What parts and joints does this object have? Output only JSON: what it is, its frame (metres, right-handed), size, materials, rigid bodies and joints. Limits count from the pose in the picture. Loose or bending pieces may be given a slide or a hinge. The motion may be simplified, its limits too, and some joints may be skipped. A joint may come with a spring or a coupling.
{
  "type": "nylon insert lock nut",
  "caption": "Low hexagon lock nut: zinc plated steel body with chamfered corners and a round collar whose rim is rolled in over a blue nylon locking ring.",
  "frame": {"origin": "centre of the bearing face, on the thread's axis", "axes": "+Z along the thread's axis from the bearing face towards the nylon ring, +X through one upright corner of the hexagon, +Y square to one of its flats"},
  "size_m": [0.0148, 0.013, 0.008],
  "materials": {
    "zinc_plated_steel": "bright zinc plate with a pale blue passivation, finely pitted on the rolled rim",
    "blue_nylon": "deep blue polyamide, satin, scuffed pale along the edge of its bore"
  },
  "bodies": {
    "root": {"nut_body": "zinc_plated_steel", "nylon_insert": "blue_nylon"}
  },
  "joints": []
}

┄┄┄┄┄┄

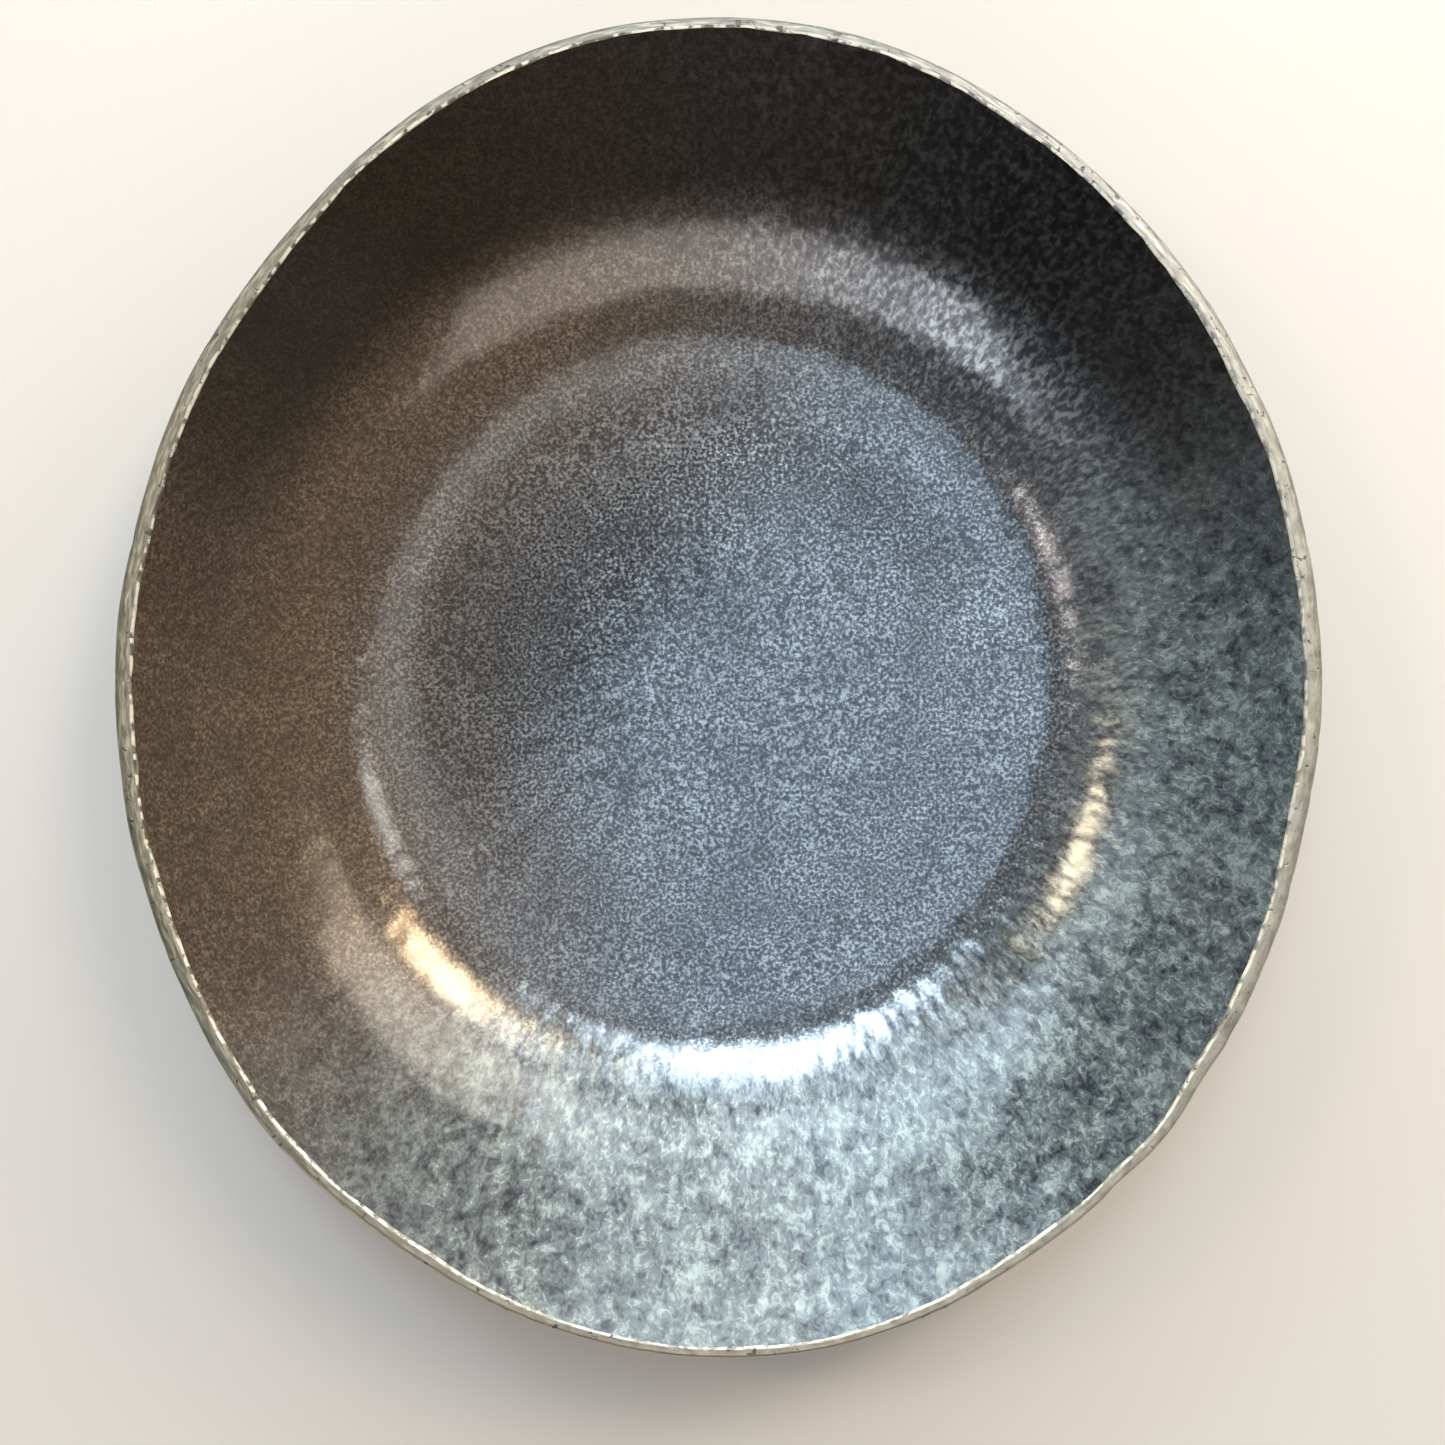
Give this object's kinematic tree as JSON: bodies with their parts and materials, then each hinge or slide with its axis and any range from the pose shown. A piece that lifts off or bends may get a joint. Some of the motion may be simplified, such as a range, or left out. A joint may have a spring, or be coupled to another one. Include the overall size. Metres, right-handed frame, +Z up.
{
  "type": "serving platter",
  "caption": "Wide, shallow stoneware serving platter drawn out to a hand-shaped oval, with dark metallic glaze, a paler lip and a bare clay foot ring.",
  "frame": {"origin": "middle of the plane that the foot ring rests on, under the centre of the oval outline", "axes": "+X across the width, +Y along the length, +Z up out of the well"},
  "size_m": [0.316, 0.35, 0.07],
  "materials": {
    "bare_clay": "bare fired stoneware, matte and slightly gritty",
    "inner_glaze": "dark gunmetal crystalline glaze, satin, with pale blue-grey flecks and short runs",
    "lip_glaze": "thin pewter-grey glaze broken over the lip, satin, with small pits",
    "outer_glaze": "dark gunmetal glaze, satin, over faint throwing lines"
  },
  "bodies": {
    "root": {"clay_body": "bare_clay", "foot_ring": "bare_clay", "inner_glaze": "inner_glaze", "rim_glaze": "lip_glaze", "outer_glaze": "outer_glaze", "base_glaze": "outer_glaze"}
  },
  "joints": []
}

┄┄┄┄┄┄

◆ **INSTRUCTIONS FOR THE TASK**:
Within the listing above, find every line containing the string "JSON" and return it.

◆ **WRITTEN RESPONSE**:
What parts and joints does this object have? Output only JSON: what it is, its frame (metres, right-handed), size, materials, rigid bodies and joints. Limits count from the pose in the picture. Loose or bending pieces may be given a slide or a hinge. The motion may be simplified, its limits too, and some joints may be skipped. A joint may come with a spring or a coupling.
Give this object's kinematic tree as JSON: bodies with their parts and materials, then each hinge or slide with its axis and any range from the pose shown. A piece that lifts off or bends may get a joint. Some of the motion may be simplified, such as a range, or left out. A joint may have a spring, or be coupled to another one. Include the overall size. Metres, right-handed frame, +Z up.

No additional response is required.